For instance, PepsiCo’s recent Global Development Alliance (GDA) with USAID seeks ways to integrate more women into the company’s agricultural supply chains and the businesses they work with. PepsiCo hopes to demonstrate the business case for these investments among peer companies, local partners, and other PepsiCo offices around the world. The partners hope to prove that leading in women's empowerment is also good business, by realizing previously untapped market potential.


MNCs look for ways to incentivize and engage a growing range of ecosystem actors.


Beyond focusing on their existing supply chains, MNCs are increasingly looking to form partnerships with other ecosystem actors who can help them solve some of the more complex social and market challenges they face. MNCs often have a comparative advantage in areas such as buying and production, but on stickier issues such as land rights and human rights, they need other actors to help them find and implement solutions.


As a result, we see MNCs innovating on the best ways to “crowd in” new ecosystem actors that are not part of their current supply chain yet can help fill critical knowledge, networking, or resource gaps.


An example: Through its acquisition of Pioneer Foods in South Africa, PepsiCo has set up an innovative development fund that has invited local NGOs and other market actors to approach the company with specific market challenges, proposed solutions, and lists of critical partners. Proposed challenges range from education to incubation/acceleration services for start-ups to helping transform farmers from subsistence to commercial farming. From there, Pioneer Foods is setting up consortiums of local actors who will implement new activities collectively.


This approach allows local actors to come up with the ideas—rather than the other way around—with the aim of building a stronger long-term market for PepsiCo to do business in and for the entire system to thrive.


MNCs invest in market systems analyses and stakeholder mapping in new markets to identify the right entry points and key partners.


More and more, we see that before an MNC will commit to entering a new market or investing in a new sustainability initiative, they want to know what the ecosystem looks like, who the current players are, the business motivations that will affect behavior and systems change, which sustainability challenges are ripe for tackling, and how specific projects and investments will further their goals. While the upfront investment in mapping and analyzing market systems may be greater, it helps companies identify and recruit the right partners to work on the right initiative, which leads to greater progress and more substantive market transformation.


Microsoft, under their Airband initiative, is bringing high-speed internet and connectivity to the most rural areas of the world. To achieve this ambitious goal, they are trying to build demand for services by partnering with and building up local internet service providers, energy access providers, telecom equipment makers, and other entrepreneurs in targeted countries to ready local systems, build more demand for their work, and design contextually relevant, cost-effective apps and services. Resonance has supported Microsoft in the mapping and analysis of new markets, helping to identify strategic entry points that would strengthen a country’s ICT enterprise ecosystem.

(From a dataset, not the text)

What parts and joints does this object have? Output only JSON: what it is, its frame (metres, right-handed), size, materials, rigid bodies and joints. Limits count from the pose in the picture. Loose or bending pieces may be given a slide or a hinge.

Driving Greater Impact on Market Systems Development


The global development community has an opportunity to work with the private sector to advance market systems development. By considering why and how the private sector is currently engaging in this work, we are better positioned to approach and partner with companies strategically and effectively.


We’d argue that the global development community can engage the private sector in market systems development in three primary ways:

  • We can spur more activity by engaging MNCs in new partnerships and initiatives, bringing new companies in or engaging practiced players in new ways.

  • But we also have a chance to amplify current MNC investments and activities by bringing in new ecosystem actors and resources, money, and knowledge inside—and outside—of a company’s supply chain. For instance, if a company is already engaging in their version of market systems development, players like USAID or local civil society can provide technical assistance, co-investment, and/or networking support to help make that company’s investments more effective or more targeted to what the system needs.

  • Knowing what strategic actions MNCs are taking also allows us to fill gaps in their approach. The global development community can leverage its expertise to coordinate complementary activities that are very much needed, but that often fall outside the purview and work of an MNC, such as land tenure and human rights.


For market systems development, the impact we can unlock by strategically engaging with the private sector is unlimited. By forging new partnerships and combining knowledge and resources with companies, the global development community can drive greater innovation and make more progress toward market transformation and sustainable, inclusive development.